My rating: 3 of 5 stars


I'd rate this one as a solid, but not spectacular Culture novel. It doesn't have the philosophical weight of Surface Detail, or the epic stakes of Consider Phlebas, or the sheer mess-with-your-headness of Use of Weapons. And without spoiling the ending, I'll say that it's the sort of ending that ought to feel like an anticlimax. The book is a bit like a roller coaster - it keeps you so engaged with its twists and turns that you don't feel cheated that at the end you're back where you started.

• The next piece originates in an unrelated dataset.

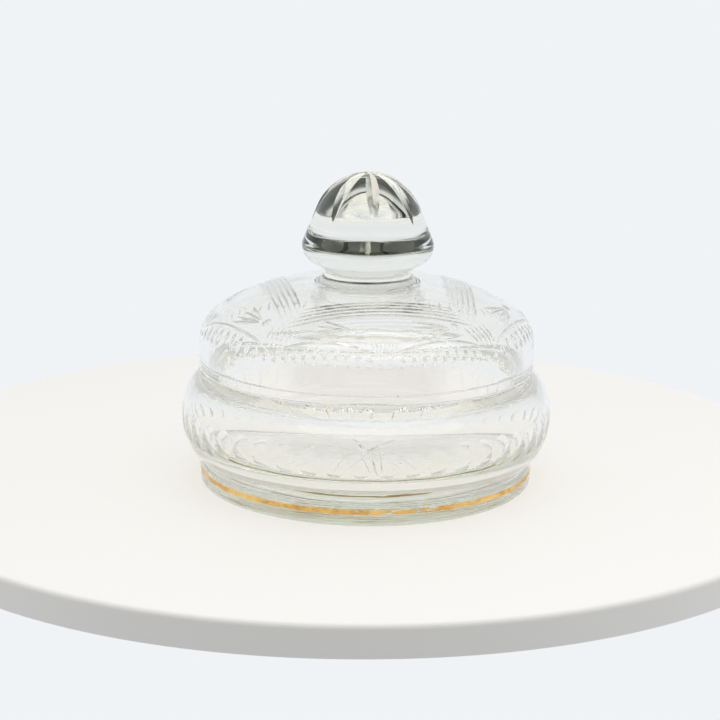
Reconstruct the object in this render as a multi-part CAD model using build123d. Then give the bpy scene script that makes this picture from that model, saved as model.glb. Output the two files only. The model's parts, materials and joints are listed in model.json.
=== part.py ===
# Round cut-glass candy box: a low bulging bowl on a gilt-edged foot, and a
# domed lid with a mushroom knob. The lid lies loose on the bowl's ground rim,
# where a short flange keeps it centred. Millimetres, +Z up, the origin at the
# middle of the face that the box stands on.
from build123d import *
from math import acos, atan2, cos, degrees, hypot, radians, sin, sqrt, tan
import os

# Foot, a thick round plate with polished edges
foot_radius = 67.5
foot_height = 9.2
foot_bottom_round = 1.6
foot_top_round = 0.7

# Gilt line round the foot, in a shallow seat so that it stands just proud
gilt_height = 5.8
gilt_width = 2.0
gilt_thickness = 0.2
gilt_proud = 0.05

# Bowl: the foot's neighbour below, the belly, and the ground rim at the top
belly_radius = 75.0
belly_height = 28.2
belly_lower_bend = 25.7
belly_upper_bend = 23.6
rim_height = 46.7
wall = 4.0
floor_height = 14.5

# Where the lid meets the bowl
mouth_radius = 63.6
mouth_depth = 6.4
flange_clearance = 0.8
flange_wall = 2.8
flange_depth = 5.5
flange_edge_round = 0.8

# Lid: an upright rim, a rounded shoulder and a flatter crown
lid_radius = 67.6
lid_wall_height = 10.6
shoulder_bend = 14.9
shoulder_angle = 58.2
crown_bend = 80.7
crown_flat_drop = 0.3
ledge_height = 2.4
ledge_rise = 1.4

# Neck, flared at its foot
neck_radius = 16.3
neck_flare_bend = 6.1
neck_flare_angle = 76.0
neck_top_angle = 20.5
neck_edge = 0.35

# Knob: a rounded cone over a rolled edge with a rounder underside
knob_radius = 26.4
knob_edge_bend = 5.0
knob_side_angle = 22.3
knob_roll_bend = 8.0
knob_under_angle = 30.0
knob_cap_bend = 22.15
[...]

The book probably also has some of Banks's most spectacular action sequences. The Culture novels have always been notable for the fanciful futuristic constructions that Banks loves to create - giant ships, orbitals, and so on. In this book, he gets to destroy a few of these. Spectacularly and messily. Just as one example, a climactic sequence takes place on a giant airship (location of a continuous year-long floating party) which has been filled with a giant tank of water which party guests have to traverse to get to the ultimate party location. An android pursuing the book's heroes blows a hole in the tank, triggering massive flooding, gale force winds in the upper party area, and a huge increase in buoyancy for the airship, which proceeds to crash into the roof of the tunnel it's flying through. Then there's a laser firefight in the wreckage. This is one culture novel that I think would make a great movie, just for the pyrotechnics.